What to do
For this exercise, return only the lines from the line containing "top_shell();" through the line containing "zip(*points))), Vector(map(max, zip(*points)))", both ends included, exactly as they are.

Source data

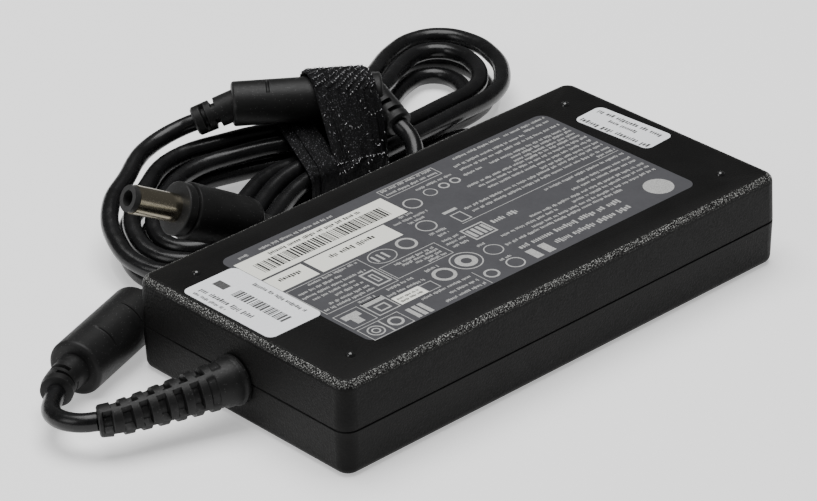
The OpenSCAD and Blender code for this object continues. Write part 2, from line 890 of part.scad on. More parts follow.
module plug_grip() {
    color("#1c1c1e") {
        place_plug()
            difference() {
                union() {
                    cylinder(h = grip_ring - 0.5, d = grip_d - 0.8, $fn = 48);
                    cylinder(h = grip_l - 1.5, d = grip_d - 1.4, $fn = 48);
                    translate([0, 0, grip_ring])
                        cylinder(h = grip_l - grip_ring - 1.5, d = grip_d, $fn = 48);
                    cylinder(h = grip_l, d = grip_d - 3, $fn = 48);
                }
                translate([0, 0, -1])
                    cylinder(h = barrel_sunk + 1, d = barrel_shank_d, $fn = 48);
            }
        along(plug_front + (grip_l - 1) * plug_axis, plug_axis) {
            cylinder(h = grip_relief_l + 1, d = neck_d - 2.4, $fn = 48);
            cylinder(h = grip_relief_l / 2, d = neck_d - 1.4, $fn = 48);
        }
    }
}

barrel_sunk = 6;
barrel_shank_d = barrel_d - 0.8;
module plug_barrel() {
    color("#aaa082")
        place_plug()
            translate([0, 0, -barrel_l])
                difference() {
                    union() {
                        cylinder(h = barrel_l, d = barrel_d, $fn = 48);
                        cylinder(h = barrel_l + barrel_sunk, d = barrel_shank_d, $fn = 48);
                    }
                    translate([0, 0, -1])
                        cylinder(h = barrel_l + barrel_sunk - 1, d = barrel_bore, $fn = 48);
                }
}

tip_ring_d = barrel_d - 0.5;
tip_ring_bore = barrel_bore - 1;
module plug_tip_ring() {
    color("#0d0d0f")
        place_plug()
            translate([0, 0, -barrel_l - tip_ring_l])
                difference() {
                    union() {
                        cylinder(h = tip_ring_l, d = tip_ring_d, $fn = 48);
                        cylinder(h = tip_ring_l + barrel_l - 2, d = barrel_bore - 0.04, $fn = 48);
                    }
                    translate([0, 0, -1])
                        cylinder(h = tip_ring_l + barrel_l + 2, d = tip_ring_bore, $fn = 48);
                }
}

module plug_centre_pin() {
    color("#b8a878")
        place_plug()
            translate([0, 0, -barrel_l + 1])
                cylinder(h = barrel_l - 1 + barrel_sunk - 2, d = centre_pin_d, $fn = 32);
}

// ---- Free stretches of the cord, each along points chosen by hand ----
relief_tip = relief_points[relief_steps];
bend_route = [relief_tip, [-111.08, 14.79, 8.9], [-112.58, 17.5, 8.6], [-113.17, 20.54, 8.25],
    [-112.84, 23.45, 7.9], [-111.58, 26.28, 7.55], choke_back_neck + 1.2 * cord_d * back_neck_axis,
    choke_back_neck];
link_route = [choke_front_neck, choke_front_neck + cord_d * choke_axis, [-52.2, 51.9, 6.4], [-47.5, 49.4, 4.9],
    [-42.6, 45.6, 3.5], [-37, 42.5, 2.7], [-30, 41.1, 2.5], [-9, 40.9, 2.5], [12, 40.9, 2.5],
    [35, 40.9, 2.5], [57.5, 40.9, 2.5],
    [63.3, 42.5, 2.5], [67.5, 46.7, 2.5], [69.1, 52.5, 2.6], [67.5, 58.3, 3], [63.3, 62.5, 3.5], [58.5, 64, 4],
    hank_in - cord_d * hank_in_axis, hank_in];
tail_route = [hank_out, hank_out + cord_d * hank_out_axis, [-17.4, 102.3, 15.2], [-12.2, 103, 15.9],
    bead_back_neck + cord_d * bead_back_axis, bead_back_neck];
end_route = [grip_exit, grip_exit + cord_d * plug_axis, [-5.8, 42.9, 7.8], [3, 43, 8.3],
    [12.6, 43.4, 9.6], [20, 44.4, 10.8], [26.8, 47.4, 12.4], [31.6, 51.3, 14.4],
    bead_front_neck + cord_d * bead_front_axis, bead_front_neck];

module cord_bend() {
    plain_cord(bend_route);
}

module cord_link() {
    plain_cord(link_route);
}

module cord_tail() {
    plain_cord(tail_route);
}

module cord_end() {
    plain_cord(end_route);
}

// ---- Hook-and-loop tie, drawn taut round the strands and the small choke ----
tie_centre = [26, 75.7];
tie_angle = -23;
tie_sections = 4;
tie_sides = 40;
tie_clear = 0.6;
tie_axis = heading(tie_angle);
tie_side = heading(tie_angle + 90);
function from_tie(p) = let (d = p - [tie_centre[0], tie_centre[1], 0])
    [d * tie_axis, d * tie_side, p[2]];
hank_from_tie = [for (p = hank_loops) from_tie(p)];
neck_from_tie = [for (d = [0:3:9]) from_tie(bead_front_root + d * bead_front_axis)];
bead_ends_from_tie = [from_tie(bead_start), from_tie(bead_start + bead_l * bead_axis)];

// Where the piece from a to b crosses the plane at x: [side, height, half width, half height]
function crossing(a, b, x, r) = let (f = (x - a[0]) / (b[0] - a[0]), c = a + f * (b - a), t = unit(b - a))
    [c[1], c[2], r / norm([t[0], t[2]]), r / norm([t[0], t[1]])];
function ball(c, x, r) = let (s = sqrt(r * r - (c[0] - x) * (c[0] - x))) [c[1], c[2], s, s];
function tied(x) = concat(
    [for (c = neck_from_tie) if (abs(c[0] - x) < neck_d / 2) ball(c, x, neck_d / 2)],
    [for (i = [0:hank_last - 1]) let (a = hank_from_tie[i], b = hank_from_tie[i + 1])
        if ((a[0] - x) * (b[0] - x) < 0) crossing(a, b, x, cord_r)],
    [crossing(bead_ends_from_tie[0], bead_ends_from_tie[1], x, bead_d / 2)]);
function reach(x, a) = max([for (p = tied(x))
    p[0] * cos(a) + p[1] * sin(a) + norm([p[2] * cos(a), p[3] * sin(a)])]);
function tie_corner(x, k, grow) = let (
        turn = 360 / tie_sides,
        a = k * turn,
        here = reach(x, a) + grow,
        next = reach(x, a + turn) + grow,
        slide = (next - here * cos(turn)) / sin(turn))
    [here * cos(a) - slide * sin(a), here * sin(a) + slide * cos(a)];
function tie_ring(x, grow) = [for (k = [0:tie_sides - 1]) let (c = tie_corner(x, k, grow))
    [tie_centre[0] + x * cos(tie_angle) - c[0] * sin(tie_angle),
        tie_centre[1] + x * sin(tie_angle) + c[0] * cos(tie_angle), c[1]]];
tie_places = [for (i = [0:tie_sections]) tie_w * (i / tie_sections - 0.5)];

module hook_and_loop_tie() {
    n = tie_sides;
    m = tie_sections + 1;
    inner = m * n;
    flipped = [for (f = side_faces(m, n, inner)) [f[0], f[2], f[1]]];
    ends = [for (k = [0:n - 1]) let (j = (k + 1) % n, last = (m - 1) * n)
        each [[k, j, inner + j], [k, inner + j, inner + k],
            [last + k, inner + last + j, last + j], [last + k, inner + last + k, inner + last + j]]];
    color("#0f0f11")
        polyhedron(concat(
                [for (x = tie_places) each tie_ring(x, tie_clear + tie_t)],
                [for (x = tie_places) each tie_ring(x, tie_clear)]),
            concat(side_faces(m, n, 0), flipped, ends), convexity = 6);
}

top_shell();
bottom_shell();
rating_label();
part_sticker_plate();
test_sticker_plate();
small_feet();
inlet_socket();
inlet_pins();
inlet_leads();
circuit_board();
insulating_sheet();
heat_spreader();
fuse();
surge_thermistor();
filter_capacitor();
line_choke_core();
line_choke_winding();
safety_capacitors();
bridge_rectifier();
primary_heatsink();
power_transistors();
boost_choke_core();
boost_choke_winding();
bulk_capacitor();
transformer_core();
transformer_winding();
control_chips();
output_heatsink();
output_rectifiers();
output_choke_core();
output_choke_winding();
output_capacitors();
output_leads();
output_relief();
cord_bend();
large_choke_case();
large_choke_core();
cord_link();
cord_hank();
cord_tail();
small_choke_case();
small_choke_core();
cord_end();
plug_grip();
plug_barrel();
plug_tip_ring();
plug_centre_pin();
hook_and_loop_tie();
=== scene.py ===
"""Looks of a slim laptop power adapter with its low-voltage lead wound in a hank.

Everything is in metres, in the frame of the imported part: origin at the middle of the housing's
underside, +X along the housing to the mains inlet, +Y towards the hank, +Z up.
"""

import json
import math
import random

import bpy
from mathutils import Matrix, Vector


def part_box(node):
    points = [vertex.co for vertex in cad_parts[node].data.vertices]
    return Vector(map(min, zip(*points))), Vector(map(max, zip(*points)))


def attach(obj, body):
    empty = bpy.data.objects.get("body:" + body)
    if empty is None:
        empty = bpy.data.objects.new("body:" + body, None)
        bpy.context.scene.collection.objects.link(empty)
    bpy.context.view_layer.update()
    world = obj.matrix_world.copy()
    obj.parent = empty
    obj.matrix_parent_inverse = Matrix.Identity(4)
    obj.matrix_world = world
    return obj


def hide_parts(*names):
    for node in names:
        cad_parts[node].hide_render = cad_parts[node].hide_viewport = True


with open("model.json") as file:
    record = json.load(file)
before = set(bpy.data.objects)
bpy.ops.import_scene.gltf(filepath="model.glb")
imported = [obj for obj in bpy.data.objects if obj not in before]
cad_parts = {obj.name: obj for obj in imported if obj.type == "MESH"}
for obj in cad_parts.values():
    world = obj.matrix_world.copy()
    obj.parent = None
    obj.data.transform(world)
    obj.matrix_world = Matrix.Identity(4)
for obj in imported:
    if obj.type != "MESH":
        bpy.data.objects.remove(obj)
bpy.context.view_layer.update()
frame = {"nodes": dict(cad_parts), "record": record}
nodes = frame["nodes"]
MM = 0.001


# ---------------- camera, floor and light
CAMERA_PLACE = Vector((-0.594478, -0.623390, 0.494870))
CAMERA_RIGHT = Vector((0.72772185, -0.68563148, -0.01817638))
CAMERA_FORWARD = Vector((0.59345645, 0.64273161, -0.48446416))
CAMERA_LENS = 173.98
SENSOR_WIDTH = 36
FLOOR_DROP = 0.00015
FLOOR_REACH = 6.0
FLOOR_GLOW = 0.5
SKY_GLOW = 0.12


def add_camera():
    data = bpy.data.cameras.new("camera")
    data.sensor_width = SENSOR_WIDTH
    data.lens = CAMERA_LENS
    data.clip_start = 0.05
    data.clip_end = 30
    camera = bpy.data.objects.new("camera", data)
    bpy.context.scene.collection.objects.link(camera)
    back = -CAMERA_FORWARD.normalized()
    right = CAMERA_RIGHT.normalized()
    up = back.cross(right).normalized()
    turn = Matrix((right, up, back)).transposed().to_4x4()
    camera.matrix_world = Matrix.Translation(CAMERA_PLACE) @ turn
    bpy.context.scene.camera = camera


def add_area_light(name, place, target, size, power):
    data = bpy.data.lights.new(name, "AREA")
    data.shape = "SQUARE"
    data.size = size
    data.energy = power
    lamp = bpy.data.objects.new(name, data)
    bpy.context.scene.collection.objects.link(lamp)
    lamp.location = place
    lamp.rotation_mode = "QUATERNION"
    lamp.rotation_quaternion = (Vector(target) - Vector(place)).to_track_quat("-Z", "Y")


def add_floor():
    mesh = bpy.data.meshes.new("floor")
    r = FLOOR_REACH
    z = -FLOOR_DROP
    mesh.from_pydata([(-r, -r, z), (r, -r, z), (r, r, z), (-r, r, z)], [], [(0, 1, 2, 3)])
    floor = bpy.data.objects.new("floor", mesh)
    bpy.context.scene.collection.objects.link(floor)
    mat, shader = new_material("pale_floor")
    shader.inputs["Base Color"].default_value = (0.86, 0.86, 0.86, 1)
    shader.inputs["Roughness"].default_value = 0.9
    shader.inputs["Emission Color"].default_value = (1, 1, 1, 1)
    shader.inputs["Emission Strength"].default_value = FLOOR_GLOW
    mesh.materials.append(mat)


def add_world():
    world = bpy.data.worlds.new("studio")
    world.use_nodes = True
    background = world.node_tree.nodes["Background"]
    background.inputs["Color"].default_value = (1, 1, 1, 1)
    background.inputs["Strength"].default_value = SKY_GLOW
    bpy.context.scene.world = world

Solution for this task
top_shell();
bottom_shell();
rating_label();
part_sticker_plate();
test_sticker_plate();
small_feet();
inlet_socket();
inlet_pins();
inlet_leads();
circuit_board();
insulating_sheet();
heat_spreader();
fuse();
surge_thermistor();
filter_capacitor();
line_choke_core();
line_choke_winding();
safety_capacitors();
bridge_rectifier();
primary_heatsink();
power_transistors();
boost_choke_core();
boost_choke_winding();
bulk_capacitor();
transformer_core();
transformer_winding();
control_chips();
output_heatsink();
output_rectifiers();
output_choke_core();
output_choke_winding();
output_capacitors();
output_leads();
output_relief();
cord_bend();
large_choke_case();
large_choke_core();
cord_link();
cord_hank();
cord_tail();
small_choke_case();
small_choke_core();
cord_end();
plug_grip();
plug_barrel();
plug_tip_ring();
plug_centre_pin();
hook_and_loop_tie();
=== scene.py ===
"""Looks of a slim laptop power adapter with its low-voltage lead wound in a hank.

Everything is in metres, in the frame of the imported part: origin at the middle of the housing's
underside, +X along the housing to the mains inlet, +Y towards the hank, +Z up.
"""

import json
import math
import random

import bpy
from mathutils import Matrix, Vector


def part_box(node):
    points = [vertex.co for vertex in cad_parts[node].data.vertices]
    return Vector(map(min, zip(*points))), Vector(map(max, zip(*points)))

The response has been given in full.